## SOURCE EXCERPT

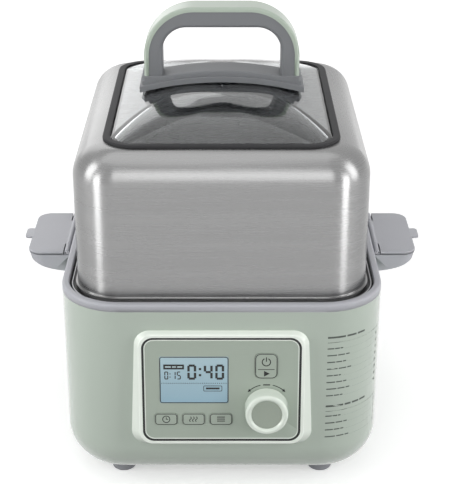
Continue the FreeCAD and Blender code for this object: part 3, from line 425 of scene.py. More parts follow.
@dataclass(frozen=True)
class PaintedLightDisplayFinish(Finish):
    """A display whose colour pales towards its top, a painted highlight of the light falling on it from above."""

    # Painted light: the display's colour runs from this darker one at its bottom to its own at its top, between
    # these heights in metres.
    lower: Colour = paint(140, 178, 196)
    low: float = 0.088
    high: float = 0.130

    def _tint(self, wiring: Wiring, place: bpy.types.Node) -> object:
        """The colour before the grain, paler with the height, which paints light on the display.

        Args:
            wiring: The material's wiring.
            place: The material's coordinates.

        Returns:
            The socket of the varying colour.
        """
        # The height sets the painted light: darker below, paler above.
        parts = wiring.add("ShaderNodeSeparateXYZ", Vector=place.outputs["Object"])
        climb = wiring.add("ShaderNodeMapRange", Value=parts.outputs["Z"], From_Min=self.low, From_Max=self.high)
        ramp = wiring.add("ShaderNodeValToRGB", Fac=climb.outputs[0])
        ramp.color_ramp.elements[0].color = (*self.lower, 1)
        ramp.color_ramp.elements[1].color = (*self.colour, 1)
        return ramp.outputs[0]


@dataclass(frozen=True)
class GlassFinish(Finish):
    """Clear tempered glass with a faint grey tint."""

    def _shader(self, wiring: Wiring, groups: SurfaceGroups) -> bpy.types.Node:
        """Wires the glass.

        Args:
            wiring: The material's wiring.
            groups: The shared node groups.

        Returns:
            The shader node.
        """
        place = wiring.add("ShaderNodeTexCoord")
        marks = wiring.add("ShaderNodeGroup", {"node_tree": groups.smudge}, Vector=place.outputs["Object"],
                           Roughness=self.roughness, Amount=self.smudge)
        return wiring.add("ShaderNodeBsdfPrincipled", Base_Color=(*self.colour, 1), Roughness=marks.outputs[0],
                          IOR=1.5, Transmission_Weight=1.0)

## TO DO
Without changing anything, quote the lines from the top of the data to the line that contains "tempered glass with", including that line.

## RIGHT ANSWER
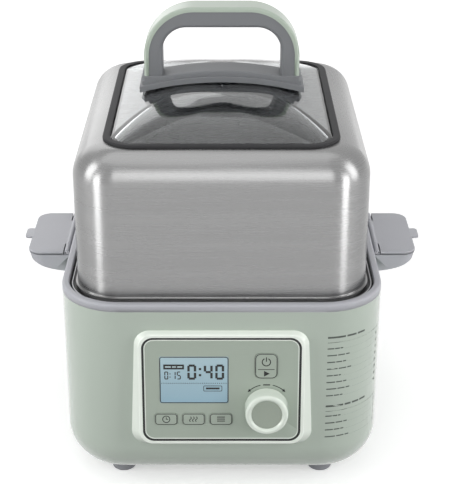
Continue the FreeCAD and Blender code for this object: part 3, from line 425 of scene.py. More parts follow.
@dataclass(frozen=True)
class PaintedLightDisplayFinish(Finish):
    """A display whose colour pales towards its top, a painted highlight of the light falling on it from above."""

    # Painted light: the display's colour runs from this darker one at its bottom to its own at its top, between
    # these heights in metres.
    lower: Colour = paint(140, 178, 196)
    low: float = 0.088
    high: float = 0.130

    def _tint(self, wiring: Wiring, place: bpy.types.Node) -> object:
        """The colour before the grain, paler with the height, which paints light on the display.

        Args:
            wiring: The material's wiring.
            place: The material's coordinates.

        Returns:
            The socket of the varying colour.
        """
        # The height sets the painted light: darker below, paler above.
        parts = wiring.add("ShaderNodeSeparateXYZ", Vector=place.outputs["Object"])
        climb = wiring.add("ShaderNodeMapRange", Value=parts.outputs["Z"], From_Min=self.low, From_Max=self.high)
        ramp = wiring.add("ShaderNodeValToRGB", Fac=climb.outputs[0])
        ramp.color_ramp.elements[0].color = (*self.lower, 1)
        ramp.color_ramp.elements[1].color = (*self.colour, 1)
        return ramp.outputs[0]


@dataclass(frozen=True)
class GlassFinish(Finish):
    """Clear tempered glass with a faint grey tint."""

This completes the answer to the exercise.